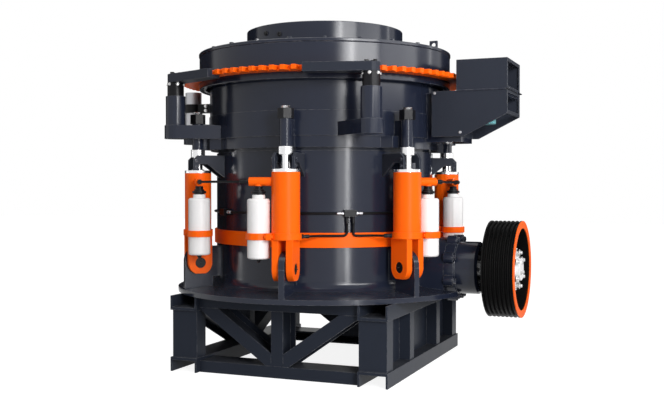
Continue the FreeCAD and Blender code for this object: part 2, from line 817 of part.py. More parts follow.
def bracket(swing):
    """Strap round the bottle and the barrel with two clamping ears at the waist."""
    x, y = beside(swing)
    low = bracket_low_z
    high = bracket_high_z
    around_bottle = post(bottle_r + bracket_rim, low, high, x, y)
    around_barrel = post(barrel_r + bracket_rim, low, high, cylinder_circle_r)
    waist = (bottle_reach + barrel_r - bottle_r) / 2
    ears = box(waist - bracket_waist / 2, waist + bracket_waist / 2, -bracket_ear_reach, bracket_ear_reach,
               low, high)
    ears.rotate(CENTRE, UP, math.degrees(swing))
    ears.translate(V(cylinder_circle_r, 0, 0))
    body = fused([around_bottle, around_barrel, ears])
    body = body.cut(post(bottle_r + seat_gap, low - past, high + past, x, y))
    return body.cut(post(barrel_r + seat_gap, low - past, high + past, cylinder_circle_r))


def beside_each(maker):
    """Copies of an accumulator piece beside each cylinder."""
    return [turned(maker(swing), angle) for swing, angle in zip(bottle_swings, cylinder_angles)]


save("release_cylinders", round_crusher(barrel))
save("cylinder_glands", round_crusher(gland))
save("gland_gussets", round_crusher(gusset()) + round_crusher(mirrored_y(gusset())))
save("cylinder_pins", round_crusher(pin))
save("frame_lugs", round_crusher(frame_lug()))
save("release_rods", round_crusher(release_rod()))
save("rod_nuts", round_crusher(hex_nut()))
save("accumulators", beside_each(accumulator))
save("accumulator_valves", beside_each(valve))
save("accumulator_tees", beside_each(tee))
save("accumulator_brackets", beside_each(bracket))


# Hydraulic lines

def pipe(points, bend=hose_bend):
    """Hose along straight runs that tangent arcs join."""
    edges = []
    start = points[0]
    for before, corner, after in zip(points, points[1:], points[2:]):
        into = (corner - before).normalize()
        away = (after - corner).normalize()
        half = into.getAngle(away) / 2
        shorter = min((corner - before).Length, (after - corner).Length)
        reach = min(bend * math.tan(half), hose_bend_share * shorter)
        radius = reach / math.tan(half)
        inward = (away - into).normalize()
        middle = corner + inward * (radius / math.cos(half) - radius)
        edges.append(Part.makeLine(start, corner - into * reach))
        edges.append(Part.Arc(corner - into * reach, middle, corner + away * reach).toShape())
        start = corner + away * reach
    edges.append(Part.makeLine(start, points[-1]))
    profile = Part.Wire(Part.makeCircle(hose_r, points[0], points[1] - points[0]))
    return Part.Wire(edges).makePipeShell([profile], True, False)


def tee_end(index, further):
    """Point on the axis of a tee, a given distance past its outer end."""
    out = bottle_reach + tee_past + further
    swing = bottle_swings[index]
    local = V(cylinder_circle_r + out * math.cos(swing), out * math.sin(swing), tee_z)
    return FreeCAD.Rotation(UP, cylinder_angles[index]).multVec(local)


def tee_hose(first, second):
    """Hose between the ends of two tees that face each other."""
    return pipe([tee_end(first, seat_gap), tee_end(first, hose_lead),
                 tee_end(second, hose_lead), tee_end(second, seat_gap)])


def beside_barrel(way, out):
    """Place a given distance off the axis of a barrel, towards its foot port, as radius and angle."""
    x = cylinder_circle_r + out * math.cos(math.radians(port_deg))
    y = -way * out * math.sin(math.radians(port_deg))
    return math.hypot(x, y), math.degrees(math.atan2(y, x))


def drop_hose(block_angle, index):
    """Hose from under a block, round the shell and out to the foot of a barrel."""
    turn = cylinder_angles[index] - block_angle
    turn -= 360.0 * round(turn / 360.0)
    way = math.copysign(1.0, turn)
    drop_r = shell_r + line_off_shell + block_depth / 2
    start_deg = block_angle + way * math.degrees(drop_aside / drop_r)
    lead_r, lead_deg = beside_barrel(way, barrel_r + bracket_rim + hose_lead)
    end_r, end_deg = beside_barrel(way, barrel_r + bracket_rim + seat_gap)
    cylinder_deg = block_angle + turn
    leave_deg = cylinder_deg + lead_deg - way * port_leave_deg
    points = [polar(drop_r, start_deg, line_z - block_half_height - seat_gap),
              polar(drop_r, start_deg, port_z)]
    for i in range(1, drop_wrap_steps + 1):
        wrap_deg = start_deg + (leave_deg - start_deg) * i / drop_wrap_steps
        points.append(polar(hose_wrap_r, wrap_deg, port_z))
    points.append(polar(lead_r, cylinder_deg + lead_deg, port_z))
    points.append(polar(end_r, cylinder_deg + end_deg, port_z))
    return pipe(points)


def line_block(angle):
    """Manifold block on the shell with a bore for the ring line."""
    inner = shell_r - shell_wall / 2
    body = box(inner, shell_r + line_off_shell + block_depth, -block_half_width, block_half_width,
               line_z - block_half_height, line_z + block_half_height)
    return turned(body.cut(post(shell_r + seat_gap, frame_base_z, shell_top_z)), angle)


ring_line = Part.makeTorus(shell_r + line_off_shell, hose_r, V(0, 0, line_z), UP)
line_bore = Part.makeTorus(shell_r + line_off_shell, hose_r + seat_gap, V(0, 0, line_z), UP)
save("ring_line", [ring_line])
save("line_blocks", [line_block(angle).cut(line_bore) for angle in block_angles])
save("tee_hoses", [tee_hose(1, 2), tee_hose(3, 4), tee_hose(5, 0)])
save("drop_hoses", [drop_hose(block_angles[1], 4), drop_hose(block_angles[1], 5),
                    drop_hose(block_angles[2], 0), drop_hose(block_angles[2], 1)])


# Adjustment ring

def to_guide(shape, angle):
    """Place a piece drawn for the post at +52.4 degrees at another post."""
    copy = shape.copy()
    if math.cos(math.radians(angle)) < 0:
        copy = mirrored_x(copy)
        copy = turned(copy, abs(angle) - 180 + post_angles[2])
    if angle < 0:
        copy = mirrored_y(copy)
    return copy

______

Your task is to return the full listing exactly as it was given.

- [Written answer]
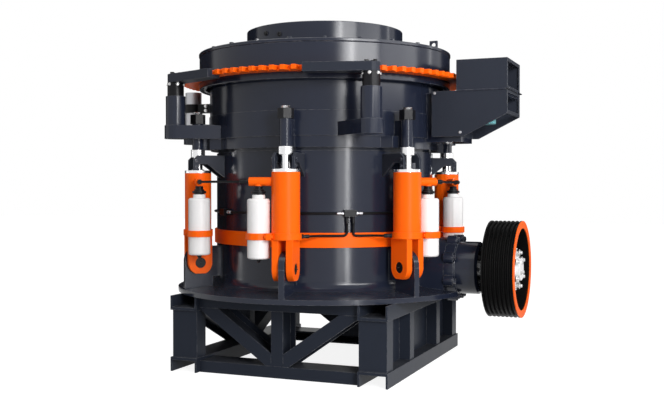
Continue the FreeCAD and Blender code for this object: part 2, from line 817 of part.py. More parts follow.
def bracket(swing):
    """Strap round the bottle and the barrel with two clamping ears at the waist."""
    x, y = beside(swing)
    low = bracket_low_z
    high = bracket_high_z
    around_bottle = post(bottle_r + bracket_rim, low, high, x, y)
    around_barrel = post(barrel_r + bracket_rim, low, high, cylinder_circle_r)
    waist = (bottle_reach + barrel_r - bottle_r) / 2
    ears = box(waist - bracket_waist / 2, waist + bracket_waist / 2, -bracket_ear_reach, bracket_ear_reach,
               low, high)
    ears.rotate(CENTRE, UP, math.degrees(swing))
    ears.translate(V(cylinder_circle_r, 0, 0))
    body = fused([around_bottle, around_barrel, ears])
    body = body.cut(post(bottle_r + seat_gap, low - past, high + past, x, y))
    return body.cut(post(barrel_r + seat_gap, low - past, high + past, cylinder_circle_r))


def beside_each(maker):
    """Copies of an accumulator piece beside each cylinder."""
    return [turned(maker(swing), angle) for swing, angle in zip(bottle_swings, cylinder_angles)]


save("release_cylinders", round_crusher(barrel))
save("cylinder_glands", round_crusher(gland))
save("gland_gussets", round_crusher(gusset()) + round_crusher(mirrored_y(gusset())))
save("cylinder_pins", round_crusher(pin))
save("frame_lugs", round_crusher(frame_lug()))
save("release_rods", round_crusher(release_rod()))
save("rod_nuts", round_crusher(hex_nut()))
save("accumulators", beside_each(accumulator))
save("accumulator_valves", beside_each(valve))
save("accumulator_tees", beside_each(tee))
save("accumulator_brackets", beside_each(bracket))


# Hydraulic lines

def pipe(points, bend=hose_bend):
    """Hose along straight runs that tangent arcs join."""
    edges = []
    start = points[0]
    for before, corner, after in zip(points, points[1:], points[2:]):
        into = (corner - before).normalize()
        away = (after - corner).normalize()
        half = into.getAngle(away) / 2
        shorter = min((corner - before).Length, (after - corner).Length)
        reach = min(bend * math.tan(half), hose_bend_share * shorter)
        radius = reach / math.tan(half)
        inward = (away - into).normalize()
        middle = corner + inward * (radius / math.cos(half) - radius)
        edges.append(Part.makeLine(start, corner - into * reach))
        edges.append(Part.Arc(corner - into * reach, middle, corner + away * reach).toShape())
        start = corner + away * reach
    edges.append(Part.makeLine(start, points[-1]))
    profile = Part.Wire(Part.makeCircle(hose_r, points[0], points[1] - points[0]))
    return Part.Wire(edges).makePipeShell([profile], True, False)


def tee_end(index, further):
    """Point on the axis of a tee, a given distance past its outer end."""
    out = bottle_reach + tee_past + further
    swing = bottle_swings[index]
    local = V(cylinder_circle_r + out * math.cos(swing), out * math.sin(swing), tee_z)
    return FreeCAD.Rotation(UP, cylinder_angles[index]).multVec(local)


def tee_hose(first, second):
    """Hose between the ends of two tees that face each other."""
    return pipe([tee_end(first, seat_gap), tee_end(first, hose_lead),
                 tee_end(second, hose_lead), tee_end(second, seat_gap)])


def beside_barrel(way, out):
    """Place a given distance off the axis of a barrel, towards its foot port, as radius and angle."""
    x = cylinder_circle_r + out * math.cos(math.radians(port_deg))
    y = -way * out * math.sin(math.radians(port_deg))
    return math.hypot(x, y), math.degrees(math.atan2(y, x))


def drop_hose(block_angle, index):
    """Hose from under a block, round the shell and out to the foot of a barrel."""
    turn = cylinder_angles[index] - block_angle
    turn -= 360.0 * round(turn / 360.0)
    way = math.copysign(1.0, turn)
    drop_r = shell_r + line_off_shell + block_depth / 2
    start_deg = block_angle + way * math.degrees(drop_aside / drop_r)
    lead_r, lead_deg = beside_barrel(way, barrel_r + bracket_rim + hose_lead)
    end_r, end_deg = beside_barrel(way, barrel_r + bracket_rim + seat_gap)
    cylinder_deg = block_angle + turn
    leave_deg = cylinder_deg + lead_deg - way * port_leave_deg
    points = [polar(drop_r, start_deg, line_z - block_half_height - seat_gap),
              polar(drop_r, start_deg, port_z)]
    for i in range(1, drop_wrap_steps + 1):
        wrap_deg = start_deg + (leave_deg - start_deg) * i / drop_wrap_steps
        points.append(polar(hose_wrap_r, wrap_deg, port_z))
    points.append(polar(lead_r, cylinder_deg + lead_deg, port_z))
    points.append(polar(end_r, cylinder_deg + end_deg, port_z))
    return pipe(points)


def line_block(angle):
    """Manifold block on the shell with a bore for the ring line."""
    inner = shell_r - shell_wall / 2
    body = box(inner, shell_r + line_off_shell + block_depth, -block_half_width, block_half_width,
               line_z - block_half_height, line_z + block_half_height)
    return turned(body.cut(post(shell_r + seat_gap, frame_base_z, shell_top_z)), angle)


ring_line = Part.makeTorus(shell_r + line_off_shell, hose_r, V(0, 0, line_z), UP)
line_bore = Part.makeTorus(shell_r + line_off_shell, hose_r + seat_gap, V(0, 0, line_z), UP)
save("ring_line", [ring_line])
save("line_blocks", [line_block(angle).cut(line_bore) for angle in block_angles])
save("tee_hoses", [tee_hose(1, 2), tee_hose(3, 4), tee_hose(5, 0)])
save("drop_hoses", [drop_hose(block_angles[1], 4), drop_hose(block_angles[1], 5),
                    drop_hose(block_angles[2], 0), drop_hose(block_angles[2], 1)])


# Adjustment ring

def to_guide(shape, angle):
    """Place a piece drawn for the post at +52.4 degrees at another post."""
    copy = shape.copy()
    if math.cos(math.radians(angle)) < 0:
        copy = mirrored_x(copy)
        copy = turned(copy, abs(angle) - 180 + post_angles[2])
    if angle < 0:
        copy = mirrored_y(copy)
    return copy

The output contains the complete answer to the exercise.